Decir: “El cojo le echa la culpa al empedrado” nos hace tomar conciencia que el mal debe ser desterrado primero del corazón del hombre. Allí radican los anhelos, deseos, iras y perdones, por esto,  sólo la gracia dada por Jesucristo -por medio de su Iglesia- es capaz de transformar nuestra vida entera. ¡Él es el único capaz de hacer que nuestra vida cambie de verdad!
Por esto, en el Evangelio leemos la respuesta que da a los “príncipes de los sacerdotes” hebreos, y los dirigentes religiosos israelitas, con los cuales “estaba hablando” (del hebreo: jumin: ustedes). Lo hace por medio de tres parábolas juntas: la “de los dos hijos”, la de “aquellos viñadores homicidas”, y la de “los invitados a las bodas”, en ellas evidencia el rechazo de los israelitas y la invitación universal a la bienaventuranza, que pasa por el perdón de Dios y la conversión del pecador, sin exclusión de ningún tipo,  respecto a la vida previa antes de ser partícipes de la misericordia de Dios.
Ambos hijos son como un resumen de la respuesta que hay ante la invitación que Jesús nos hace: quien llama a todos: a los buenos, para que sean mejores; y a los malos para que sean buenos, por lo que todo bautizado debe saberse participe del camino de la salvación, que incluye la conversión. ¡Nunca estamos totalmente convertidos! Necesitamos entender la necesidad de la gracia de Dios para en todo momento vivir en su presencia.
Recordemos la parábola de hoy: Orden al primer hijo: ¡Vete a trabajar en mi viña”. Respuesta: ¡No quiero! Acción final: Arrepentido, fue a trabajar. Orden al segundo hijo: Vete a trabajar en mi viña. Respuesta: ¡Si, señor, voy! Acción final: No fue.
El segundo hijo tiene una obediencia aparente, se porta bien socialmente, pero no cumple la voluntad de su padre. Hay una respuesta hipócrita, que quiere quedar bien con todos. Ese es el camino más expedito para quedar siempre mal con todos. Quienes frecuentemente hablan de una Iglesia consecuente con los criterios del mundo, de una Iglesia acomodada terminan viviendo una vida cómoda, como la de aquel hijo que respondió inicialmente sí, pero se quedó en su casa sin ir a trabajar al campo de su padre. En nuestro tiempo la pedida del valor de la palabra empeñada lesiona gravemente la vida en la sociedad.  Creemos poco en nuestras palabras y en las de los demás: la palabra ha perdido fiabilidad, entonces emerge con fuerza la desconfianza, el temor, el secretismo, la manipulación. Las palabras del primer hijo estaban escritas en agua: se diluyeron rápidamente.
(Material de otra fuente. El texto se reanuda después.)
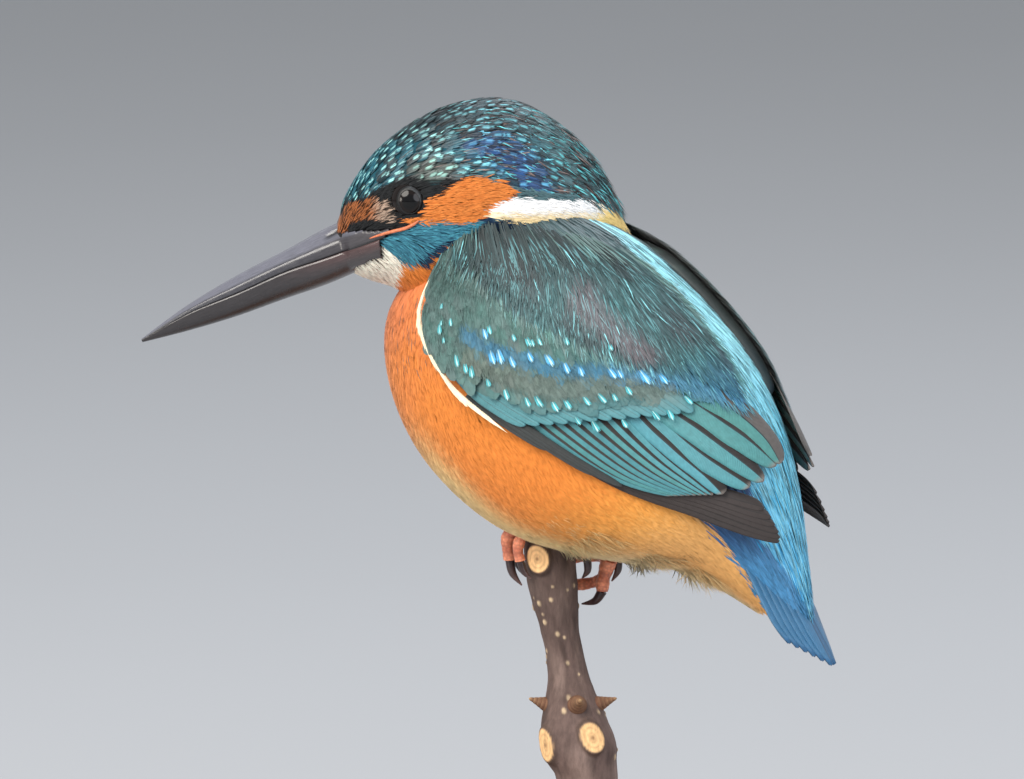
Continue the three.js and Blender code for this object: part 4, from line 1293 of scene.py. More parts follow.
def edgePiece(side, name):
    # cream feathers that lie along the front edge of the wing
    look = edgeLook
    dice = np.random.default_rng(71 + side)
    share = np.linspace(0.0, 0.97, look["count"])
    line = np.array(wingPlan["leadingEdge"])
    t, angle = smoothThrough(line[:, 0], share), smoothThrough(line[:, 1], share)
    dx = np.gradient(t * wingSheet["along"])
    dy = np.gradient(angle * wingSheet["perDegree"])
    count = look["count"]
    thin = np.interp(share, [0, 0.3, 0.5, 0.9, 1], [0.35, 0.5, 1, 1, 0.5])
    roots = {"t": t, "angle": angle, "side": np.full(count, side), "slant": np.degrees(np.arctan2(dy, dx)),
        "length": look["length"] * dice.uniform(0.8, 1.2, count), "width": look["width"] * thin,
        "rise": look["rise"] * np.ones(count)}
    ground = np.tile(wingTone["cream"], (count, 1))
    feathered(name, [], barbPlumage, wingForm, roots, ground, look, dice)


# Flight feathers: stiff vanes of close barbs, the narrow outer web coloured and the inner one brown.
def webbedPlumage(name, look):
    def links(add):
        vane = add("UVMap", {"uv_map": "Vane"})
        share = add("SeparateXYZ", {0: vane})
        place = add("TexCoord")
        outer = add("Attribute", {"attribute_name": "ground"})
        inner = add("Attribute", {"attribute_name": "mark"})
        shaft = look["shaft"]
        web = add("MapRange", {"interpolation_type": "SMOOTHSTEP", 0: share.outputs["X"], 1: shaft - 0.03,
            2: shaft})
        colour = add("Mix", {"data_type": "RGBA", 0: web, 6: inner, 7: outer})
        tip = add("MapRange", {"interpolation_type": "SMOOTHSTEP", 0: share.outputs["Y"], 1: look["tipFrom"],
            2: 1.0})
        tipped = add("Mix", {"data_type": "RGBA", 0: tip, 6: colour.outputs[2], 7: rgba(look["tip"])})
        toShaft = add("Math", {"operation": "SUBTRACT", 0: share.outputs["X"], 1: shaft})
        fromShaft = add("Math", {"operation": "ABSOLUTE", 0: toShaft})
        line = add("MapRange", {"interpolation_type": "SMOOTHSTEP", 0: fromShaft, 1: 0.012, 2: 0.035, 3: 1,
            4: 0})
        lined = add("Mix", {"data_type": "RGBA", 0: line, 6: tipped.outputs[2], 7: rgba(look["shaftTone"])})
        grain = add("TexNoise", {"Scale": 1 / (0.8 * millimetre), "Detail": 3,
            "Vector": place.outputs["Object"]})
        ridges = barbRidges(add, fromShaft, share.outputs["Y"], look["sweep"], look["barbs"])
        value = add("MapRange", {0: grain, 1: 0.25, 2: 0.75, 3: 0.88, 4: 1.12})
        streak = add("Math", {"operation": "MULTIPLY_ADD", 0: ridges, 1: 0.07, 2: value})
        shaded = add("HueSaturation", {"Value": streak, "Color": lined.outputs[2]})
        bump = add("Bump", {"Strength": 0.4, "Distance": 0.06 * millimetre, "Height": ridges})
        return {"Base Color": shaded, "Normal": bump}

    return newMaterial(name, look["finish"], links)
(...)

Nunca Jesús pudo entenderse con los fariseos porque estaban llenos de sí mismo y no necesitaban de la gracia, del perdón y de su misericordia. La vida católica debe afectar la tranquilidad, la comodidad, el llevarse bien con los criterios de una sociedad que se alza a espaldas y contra el Evangelio mismo.

El primer hijo, responde que no. Es decir, lleva una vida contraria a lo que su padre le pedía, pero luego recapacitó, se convirtió, y dijo como aquel hijo prodigo: “pediré perdón y volveré a la casa de mi padre”. Bajo el rostro de los más rechazados de aquel tiempo como eran los judíos que recaudaban impuestos para los romanos y quienes llevan una vida públicamente infiel, nuestro Señor nos invita a consideran de cuánto más hemos sido perdonados, cuántas oportunidades extras nos ha dado, para recibir su gracia y cumplir su voluntad en el fiel seguimiento de Jesús. Amén.

PADRE JAIME HERRERA, PÁRROCO DE PUERTO CLARO EN VALPARAÍSO.